The brief, released today, draws on the U.S. Census Bureau’s American Community Survey data included in the institute’s Latino Data Hub. The authors found that the number of Latinas with a bachelor’s degree or higher rose from one million to 3.5 million from 2000 to 2021. The share of Latina adults who earned these degrees rose from 5.4 percent to 20 percent over that same period.
Latinas were also more likely to have bachelor’s degrees or higher compared to Latino men, across descent groups, most age groups, veteran status, nativity and citizenship status, and English proficiency levels. But Latinas who held these degrees earned a median hourly wage of $26 an hour in 2021, $6 less per hour than similarly educated Latino men and $14 less per hour than similarly educated white men.

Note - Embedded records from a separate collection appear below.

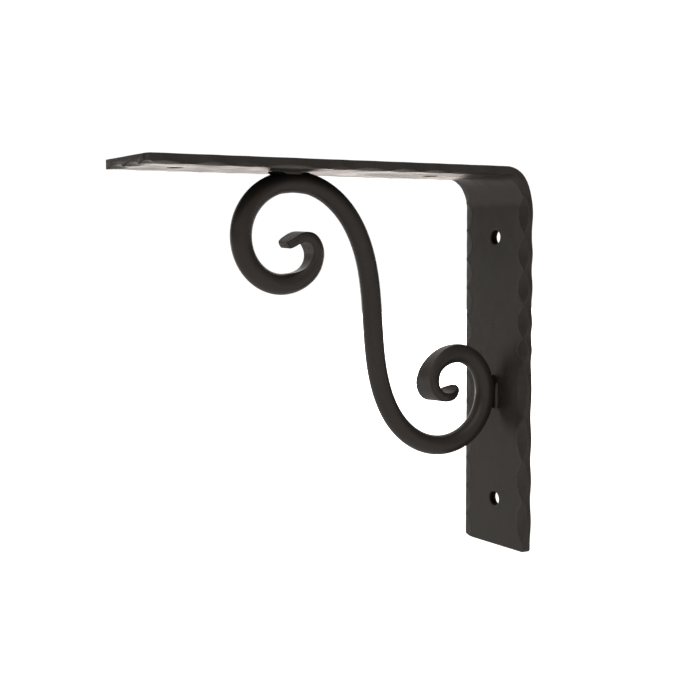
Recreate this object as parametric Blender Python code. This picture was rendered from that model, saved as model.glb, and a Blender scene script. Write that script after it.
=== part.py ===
# Mantel bracket of forged iron: a flat bar bent into an L, with an S-shaped scroll
# of round bar welded into its corner.
# The origin is on the back of the wall leg, midway between its two screw holes.
# +Y points into the wall, the shelf arm runs along -Y, and +Z is up.

import bmesh
import bpy
import numpy as np

mm = 0.001

# Flat bar: the wall leg, the bend and the shelf arm
bar_width = 54.4 * mm
bar_thickness = 4.7 * mm
leg_height = 203.0 * mm        # foot of the wall leg to the top of the shelf arm
arm_length = 213.7 * mm        # back of the wall leg to the end of the shelf arm
bend_reach = 16.5 * mm         # the bend's outside is a quarter of an ellipse: this far
bend_drop = 20.5 * mm          # out from the wall, and this far down the leg
foot_below_origin = 96.0 * mm
edge_ease = 0.4 * mm           # the arrises that the hammer did not reach
ring_pitch = 3.2 * mm          # spacing of the sections along the bar
bend_steps = 12

# Screw holes, oval, on the middle line of the bar
hole_across = 8.7 * mm
hole_along = 7.6 * mm
wall_hole_spacing = 141.8 * mm
arm_holes_from_wall = (46.6 * mm, 189.3 * mm)
hole_sides = 32

# Hammer facets on the inner arrises: each is a shallow lens, widest at its middle.
# Their widths across the wide face of the bar and depths down its edge, in millimetres:
leg_facet_size = (6.8, 1.8)
arm_facet_size = (4.3, 0.9)
far_leg_facet_size = (6.0, 0.4)
far_arm_facet_size = (4.0, 0.5)

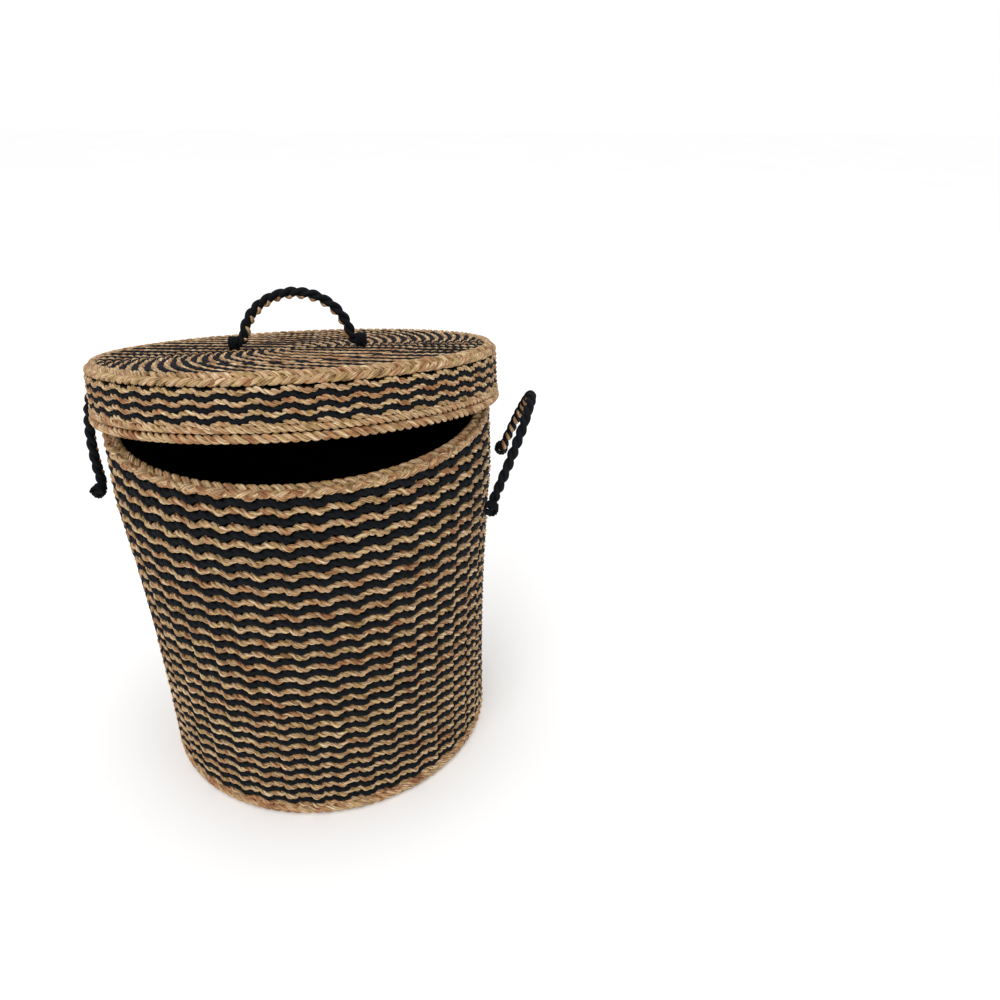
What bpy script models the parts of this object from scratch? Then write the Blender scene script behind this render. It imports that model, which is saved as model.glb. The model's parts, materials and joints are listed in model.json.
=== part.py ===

The brief also revealed “wide disparities within the Latina community by age, Latino descent group, citizenship status, veteran status, and English proficiency,” Citlali Tejeda, co-author of the brief and a fellow at the UCLA Latino Policy and Politics Institute, said in a press release.
For example, Latinas of South American descent were found to be the mostly likely to have completed a bachelor’s degree or beyond compared to other groups. Honduran, Salvadoran and Guatemalan Latinas were the least likely to hold these degrees. Only 12 percent of Guatemalan Latinas and 10 percent of Guatemalan men held bachelor’s degrees or higher.
Younger Latinas also earned bachelor’s degrees at higher rates than their older counterparts. Only 16 percent of Latinas ages 55 to 64 held a bachelor’s degree in 2021, compared to a quarter of Latinas ages 25 to 34, according to the brief.